= DIRECTIONS FOR THIS TASK =
Copy the full set of lines exactly as given.

= DATA SHOWN =
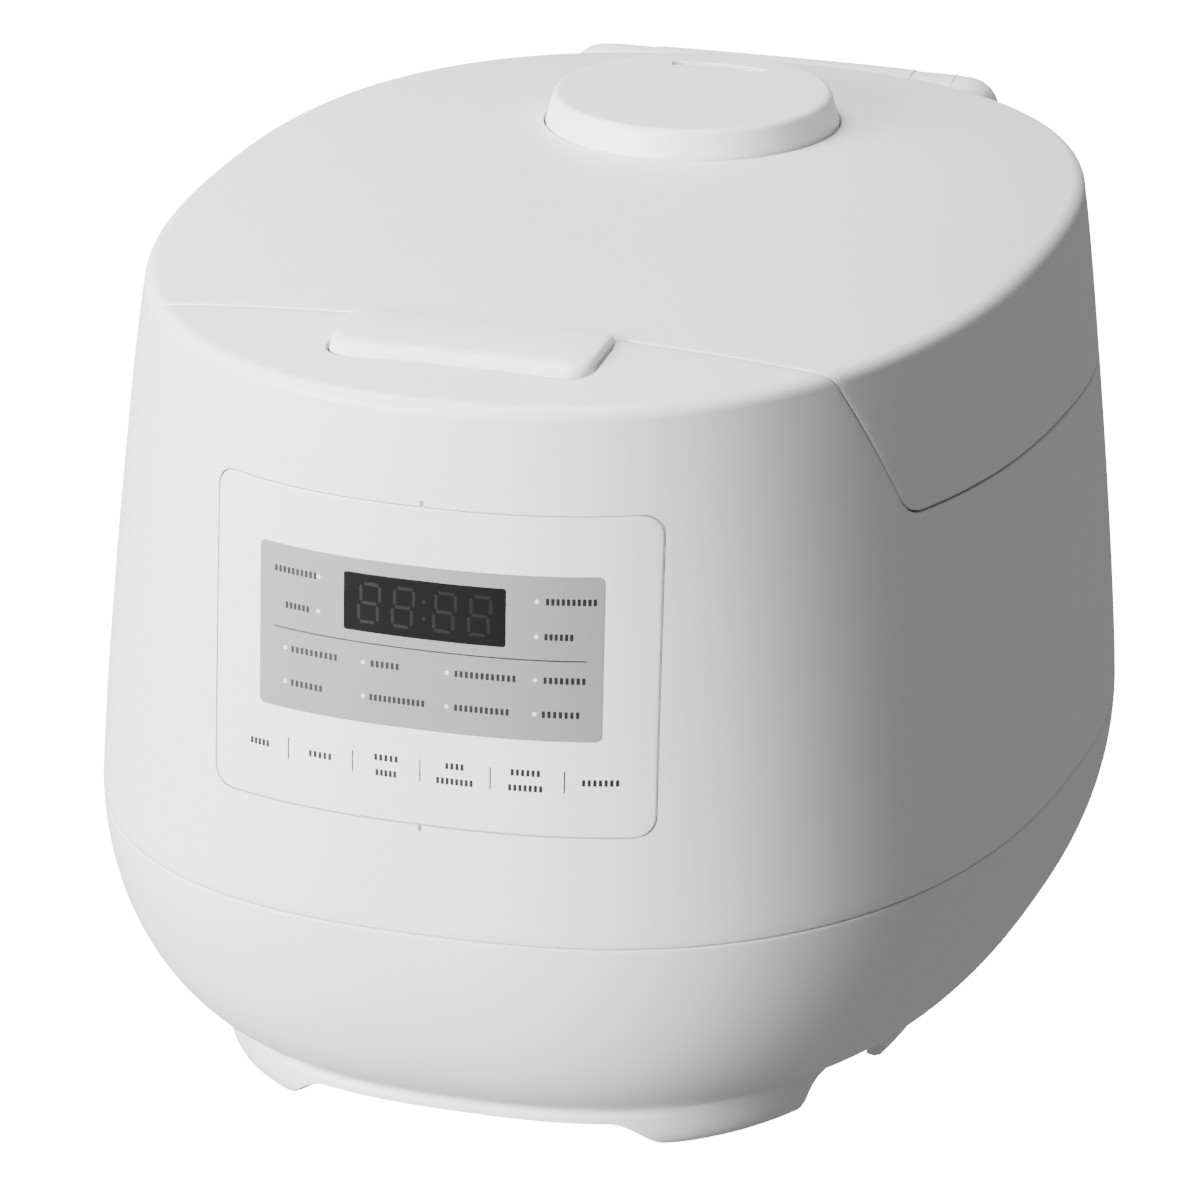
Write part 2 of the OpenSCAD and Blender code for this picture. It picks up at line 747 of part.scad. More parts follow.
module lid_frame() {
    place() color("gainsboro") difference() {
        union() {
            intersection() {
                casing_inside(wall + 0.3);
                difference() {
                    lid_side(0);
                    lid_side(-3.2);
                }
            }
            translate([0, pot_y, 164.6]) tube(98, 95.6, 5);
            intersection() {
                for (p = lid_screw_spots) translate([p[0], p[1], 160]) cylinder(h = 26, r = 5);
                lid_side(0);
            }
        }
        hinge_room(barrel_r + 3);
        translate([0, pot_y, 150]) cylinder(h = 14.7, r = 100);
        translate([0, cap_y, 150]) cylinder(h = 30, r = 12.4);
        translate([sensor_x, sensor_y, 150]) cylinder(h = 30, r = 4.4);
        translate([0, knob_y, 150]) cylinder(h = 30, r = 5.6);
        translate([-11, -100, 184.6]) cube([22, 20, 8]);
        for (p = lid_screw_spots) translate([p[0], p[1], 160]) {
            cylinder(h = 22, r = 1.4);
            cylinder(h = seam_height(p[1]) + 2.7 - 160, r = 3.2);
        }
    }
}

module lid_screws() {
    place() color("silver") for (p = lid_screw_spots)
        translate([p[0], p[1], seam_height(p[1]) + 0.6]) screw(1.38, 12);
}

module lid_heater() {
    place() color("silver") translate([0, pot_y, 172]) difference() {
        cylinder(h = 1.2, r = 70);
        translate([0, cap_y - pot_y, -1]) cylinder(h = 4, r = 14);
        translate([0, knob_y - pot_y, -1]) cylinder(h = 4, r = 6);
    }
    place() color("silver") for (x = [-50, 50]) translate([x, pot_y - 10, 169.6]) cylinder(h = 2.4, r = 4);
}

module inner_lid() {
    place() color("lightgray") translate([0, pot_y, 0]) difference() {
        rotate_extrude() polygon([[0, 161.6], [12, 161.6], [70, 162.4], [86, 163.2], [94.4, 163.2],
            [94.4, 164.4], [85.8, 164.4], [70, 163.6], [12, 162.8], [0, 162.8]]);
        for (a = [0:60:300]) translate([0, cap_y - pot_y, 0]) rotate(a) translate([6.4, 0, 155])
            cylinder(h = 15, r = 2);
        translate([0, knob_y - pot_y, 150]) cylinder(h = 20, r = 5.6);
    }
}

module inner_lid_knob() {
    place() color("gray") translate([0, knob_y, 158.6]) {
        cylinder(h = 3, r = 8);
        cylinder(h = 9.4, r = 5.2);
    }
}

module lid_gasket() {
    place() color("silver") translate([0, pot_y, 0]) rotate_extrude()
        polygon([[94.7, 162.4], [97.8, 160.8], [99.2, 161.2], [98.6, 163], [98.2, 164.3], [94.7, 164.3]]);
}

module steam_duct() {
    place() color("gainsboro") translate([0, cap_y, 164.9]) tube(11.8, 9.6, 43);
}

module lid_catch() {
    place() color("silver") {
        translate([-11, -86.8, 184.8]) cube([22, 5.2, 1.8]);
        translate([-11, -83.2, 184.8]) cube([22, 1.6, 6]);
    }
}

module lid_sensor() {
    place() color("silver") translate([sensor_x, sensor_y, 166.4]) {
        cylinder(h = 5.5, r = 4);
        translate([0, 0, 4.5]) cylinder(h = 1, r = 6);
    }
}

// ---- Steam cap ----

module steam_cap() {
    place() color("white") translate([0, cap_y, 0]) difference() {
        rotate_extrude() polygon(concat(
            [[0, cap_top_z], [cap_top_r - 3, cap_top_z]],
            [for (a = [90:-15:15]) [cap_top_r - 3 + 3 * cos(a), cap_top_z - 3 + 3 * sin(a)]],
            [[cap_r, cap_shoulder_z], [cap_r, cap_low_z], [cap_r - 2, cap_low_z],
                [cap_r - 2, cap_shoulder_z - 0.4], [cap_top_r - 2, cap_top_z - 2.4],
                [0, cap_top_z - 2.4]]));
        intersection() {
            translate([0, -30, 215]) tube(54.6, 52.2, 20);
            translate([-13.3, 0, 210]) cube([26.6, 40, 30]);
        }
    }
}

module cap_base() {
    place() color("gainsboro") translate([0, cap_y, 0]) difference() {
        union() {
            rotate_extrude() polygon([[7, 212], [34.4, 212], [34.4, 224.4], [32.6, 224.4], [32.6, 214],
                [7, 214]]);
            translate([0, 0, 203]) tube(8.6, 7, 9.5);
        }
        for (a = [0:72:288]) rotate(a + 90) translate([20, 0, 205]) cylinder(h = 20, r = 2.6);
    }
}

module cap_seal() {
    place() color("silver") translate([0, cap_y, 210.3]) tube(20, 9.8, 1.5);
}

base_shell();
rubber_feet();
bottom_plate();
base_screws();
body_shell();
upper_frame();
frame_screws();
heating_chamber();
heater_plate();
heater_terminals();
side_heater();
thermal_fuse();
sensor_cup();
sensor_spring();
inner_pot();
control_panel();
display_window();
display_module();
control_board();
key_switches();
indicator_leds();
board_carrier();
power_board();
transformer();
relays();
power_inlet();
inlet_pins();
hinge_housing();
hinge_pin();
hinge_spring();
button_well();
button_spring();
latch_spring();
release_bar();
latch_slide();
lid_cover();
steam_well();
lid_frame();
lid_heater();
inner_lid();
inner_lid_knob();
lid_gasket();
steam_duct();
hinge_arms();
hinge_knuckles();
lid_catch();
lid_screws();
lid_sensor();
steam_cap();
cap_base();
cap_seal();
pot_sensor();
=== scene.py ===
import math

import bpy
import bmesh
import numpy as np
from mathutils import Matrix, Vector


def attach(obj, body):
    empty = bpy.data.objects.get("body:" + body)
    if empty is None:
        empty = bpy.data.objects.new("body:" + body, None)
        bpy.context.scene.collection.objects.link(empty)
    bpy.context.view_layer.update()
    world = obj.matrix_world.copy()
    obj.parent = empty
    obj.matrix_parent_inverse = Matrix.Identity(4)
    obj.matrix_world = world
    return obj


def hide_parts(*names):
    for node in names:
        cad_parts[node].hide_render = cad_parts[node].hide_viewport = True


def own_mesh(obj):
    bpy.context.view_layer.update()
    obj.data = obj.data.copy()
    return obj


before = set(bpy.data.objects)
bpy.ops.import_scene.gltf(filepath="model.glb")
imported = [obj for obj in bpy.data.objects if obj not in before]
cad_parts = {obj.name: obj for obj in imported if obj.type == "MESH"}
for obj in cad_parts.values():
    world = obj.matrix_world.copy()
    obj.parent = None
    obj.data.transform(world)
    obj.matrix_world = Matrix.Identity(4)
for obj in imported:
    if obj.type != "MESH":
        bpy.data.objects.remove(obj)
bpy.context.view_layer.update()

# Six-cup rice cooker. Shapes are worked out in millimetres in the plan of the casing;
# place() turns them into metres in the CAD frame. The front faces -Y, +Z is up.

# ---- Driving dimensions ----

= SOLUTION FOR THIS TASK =
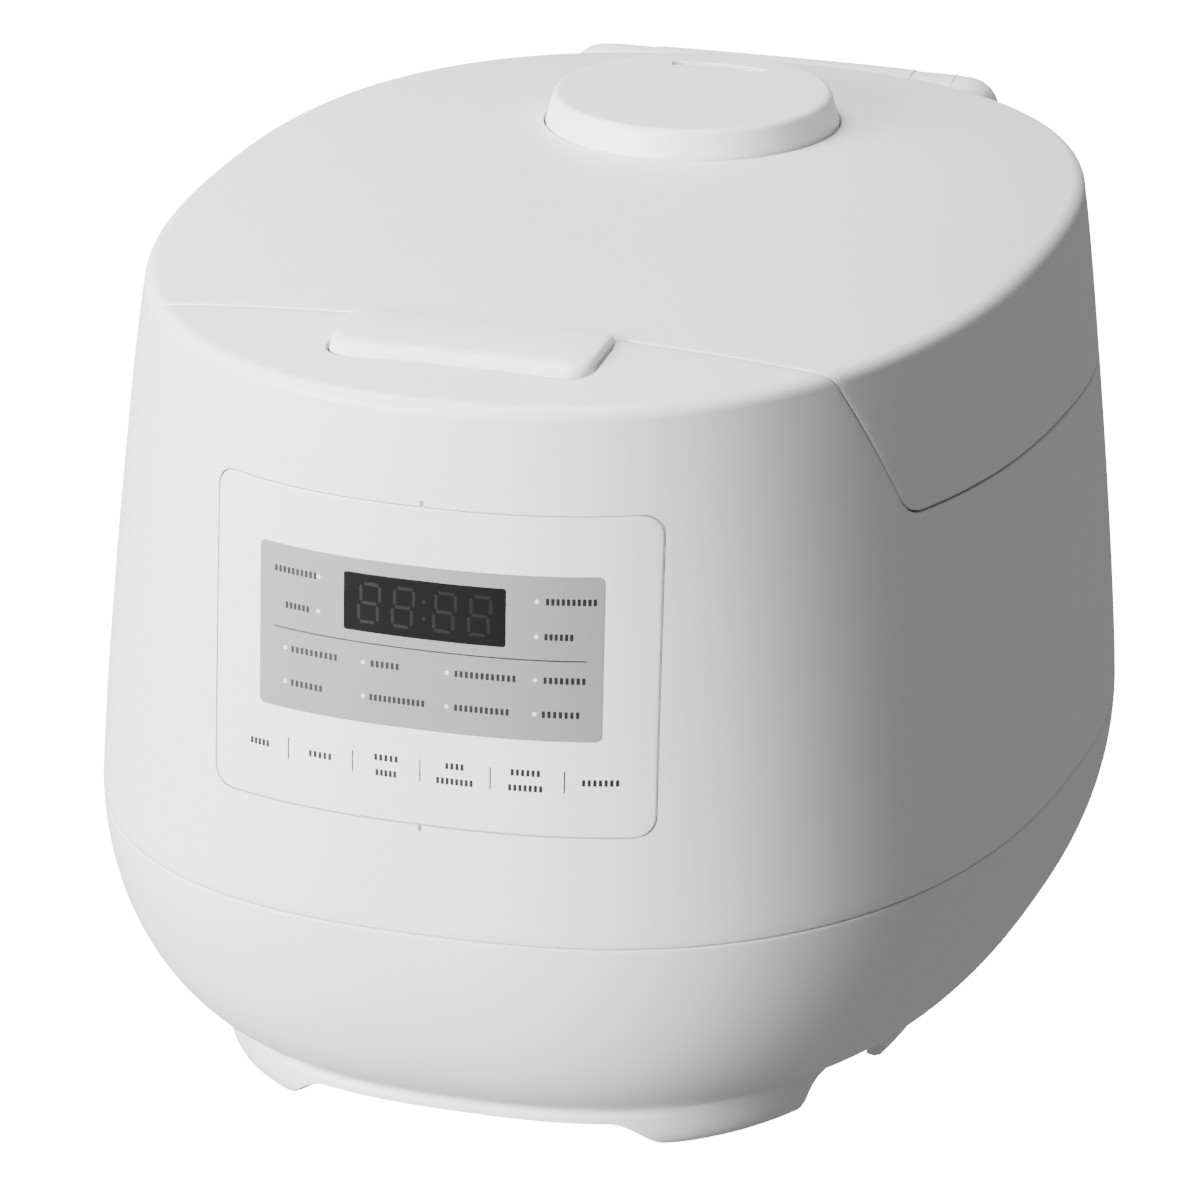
Write part 2 of the OpenSCAD and Blender code for this picture. It picks up at line 747 of part.scad. More parts follow.
module lid_frame() {
    place() color("gainsboro") difference() {
        union() {
            intersection() {
                casing_inside(wall + 0.3);
                difference() {
                    lid_side(0);
                    lid_side(-3.2);
                }
            }
            translate([0, pot_y, 164.6]) tube(98, 95.6, 5);
            intersection() {
                for (p = lid_screw_spots) translate([p[0], p[1], 160]) cylinder(h = 26, r = 5);
                lid_side(0);
            }
        }
        hinge_room(barrel_r + 3);
        translate([0, pot_y, 150]) cylinder(h = 14.7, r = 100);
        translate([0, cap_y, 150]) cylinder(h = 30, r = 12.4);
        translate([sensor_x, sensor_y, 150]) cylinder(h = 30, r = 4.4);
        translate([0, knob_y, 150]) cylinder(h = 30, r = 5.6);
        translate([-11, -100, 184.6]) cube([22, 20, 8]);
        for (p = lid_screw_spots) translate([p[0], p[1], 160]) {
            cylinder(h = 22, r = 1.4);
            cylinder(h = seam_height(p[1]) + 2.7 - 160, r = 3.2);
        }
    }
}

module lid_screws() {
    place() color("silver") for (p = lid_screw_spots)
        translate([p[0], p[1], seam_height(p[1]) + 0.6]) screw(1.38, 12);
}

module lid_heater() {
    place() color("silver") translate([0, pot_y, 172]) difference() {
        cylinder(h = 1.2, r = 70);
        translate([0, cap_y - pot_y, -1]) cylinder(h = 4, r = 14);
        translate([0, knob_y - pot_y, -1]) cylinder(h = 4, r = 6);
    }
    place() color("silver") for (x = [-50, 50]) translate([x, pot_y - 10, 169.6]) cylinder(h = 2.4, r = 4);
}

module inner_lid() {
    place() color("lightgray") translate([0, pot_y, 0]) difference() {
        rotate_extrude() polygon([[0, 161.6], [12, 161.6], [70, 162.4], [86, 163.2], [94.4, 163.2],
            [94.4, 164.4], [85.8, 164.4], [70, 163.6], [12, 162.8], [0, 162.8]]);
        for (a = [0:60:300]) translate([0, cap_y - pot_y, 0]) rotate(a) translate([6.4, 0, 155])
            cylinder(h = 15, r = 2);
        translate([0, knob_y - pot_y, 150]) cylinder(h = 20, r = 5.6);
    }
}

module inner_lid_knob() {
    place() color("gray") translate([0, knob_y, 158.6]) {
        cylinder(h = 3, r = 8);
        cylinder(h = 9.4, r = 5.2);
    }
}

module lid_gasket() {
    place() color("silver") translate([0, pot_y, 0]) rotate_extrude()
        polygon([[94.7, 162.4], [97.8, 160.8], [99.2, 161.2], [98.6, 163], [98.2, 164.3], [94.7, 164.3]]);
}

module steam_duct() {
    place() color("gainsboro") translate([0, cap_y, 164.9]) tube(11.8, 9.6, 43);
}

module lid_catch() {
    place() color("silver") {
        translate([-11, -86.8, 184.8]) cube([22, 5.2, 1.8]);
        translate([-11, -83.2, 184.8]) cube([22, 1.6, 6]);
    }
}

module lid_sensor() {
    place() color("silver") translate([sensor_x, sensor_y, 166.4]) {
        cylinder(h = 5.5, r = 4);
        translate([0, 0, 4.5]) cylinder(h = 1, r = 6);
    }
}

// ---- Steam cap ----

module steam_cap() {
    place() color("white") translate([0, cap_y, 0]) difference() {
        rotate_extrude() polygon(concat(
            [[0, cap_top_z], [cap_top_r - 3, cap_top_z]],
            [for (a = [90:-15:15]) [cap_top_r - 3 + 3 * cos(a), cap_top_z - 3 + 3 * sin(a)]],
            [[cap_r, cap_shoulder_z], [cap_r, cap_low_z], [cap_r - 2, cap_low_z],
                [cap_r - 2, cap_shoulder_z - 0.4], [cap_top_r - 2, cap_top_z - 2.4],
                [0, cap_top_z - 2.4]]));
        intersection() {
            translate([0, -30, 215]) tube(54.6, 52.2, 20);
            translate([-13.3, 0, 210]) cube([26.6, 40, 30]);
        }
    }
}

module cap_base() {
    place() color("gainsboro") translate([0, cap_y, 0]) difference() {
        union() {
            rotate_extrude() polygon([[7, 212], [34.4, 212], [34.4, 224.4], [32.6, 224.4], [32.6, 214],
                [7, 214]]);
            translate([0, 0, 203]) tube(8.6, 7, 9.5);
        }
        for (a = [0:72:288]) rotate(a + 90) translate([20, 0, 205]) cylinder(h = 20, r = 2.6);
    }
}

module cap_seal() {
    place() color("silver") translate([0, cap_y, 210.3]) tube(20, 9.8, 1.5);
}

base_shell();
rubber_feet();
bottom_plate();
base_screws();
body_shell();
upper_frame();
frame_screws();
heating_chamber();
heater_plate();
heater_terminals();
side_heater();
thermal_fuse();
sensor_cup();
sensor_spring();
inner_pot();
control_panel();
display_window();
display_module();
control_board();
key_switches();
indicator_leds();
board_carrier();
power_board();
transformer();
relays();
power_inlet();
inlet_pins();
hinge_housing();
hinge_pin();
hinge_spring();
button_well();
button_spring();
latch_spring();
release_bar();
latch_slide();
lid_cover();
steam_well();
lid_frame();
lid_heater();
inner_lid();
inner_lid_knob();
lid_gasket();
steam_duct();
hinge_arms();
hinge_knuckles();
lid_catch();
lid_screws();
lid_sensor();
steam_cap();
cap_base();
cap_seal();
pot_sensor();
=== scene.py ===
import math

import bpy
import bmesh
import numpy as np
from mathutils import Matrix, Vector


def attach(obj, body):
    empty = bpy.data.objects.get("body:" + body)
    if empty is None:
        empty = bpy.data.objects.new("body:" + body, None)
        bpy.context.scene.collection.objects.link(empty)
    bpy.context.view_layer.update()
    world = obj.matrix_world.copy()
    obj.parent = empty
    obj.matrix_parent_inverse = Matrix.Identity(4)
    obj.matrix_world = world
    return obj


def hide_parts(*names):
    for node in names:
        cad_parts[node].hide_render = cad_parts[node].hide_viewport = True


def own_mesh(obj):
    bpy.context.view_layer.update()
    obj.data = obj.data.copy()
    return obj


before = set(bpy.data.objects)
bpy.ops.import_scene.gltf(filepath="model.glb")
imported = [obj for obj in bpy.data.objects if obj not in before]
cad_parts = {obj.name: obj for obj in imported if obj.type == "MESH"}
for obj in cad_parts.values():
    world = obj.matrix_world.copy()
    obj.parent = None
    obj.data.transform(world)
    obj.matrix_world = Matrix.Identity(4)
for obj in imported:
    if obj.type != "MESH":
        bpy.data.objects.remove(obj)
bpy.context.view_layer.update()

# Six-cup rice cooker. Shapes are worked out in millimetres in the plan of the casing;
# place() turns them into metres in the CAD frame. The front faces -Y, +Z is up.

# ---- Driving dimensions ----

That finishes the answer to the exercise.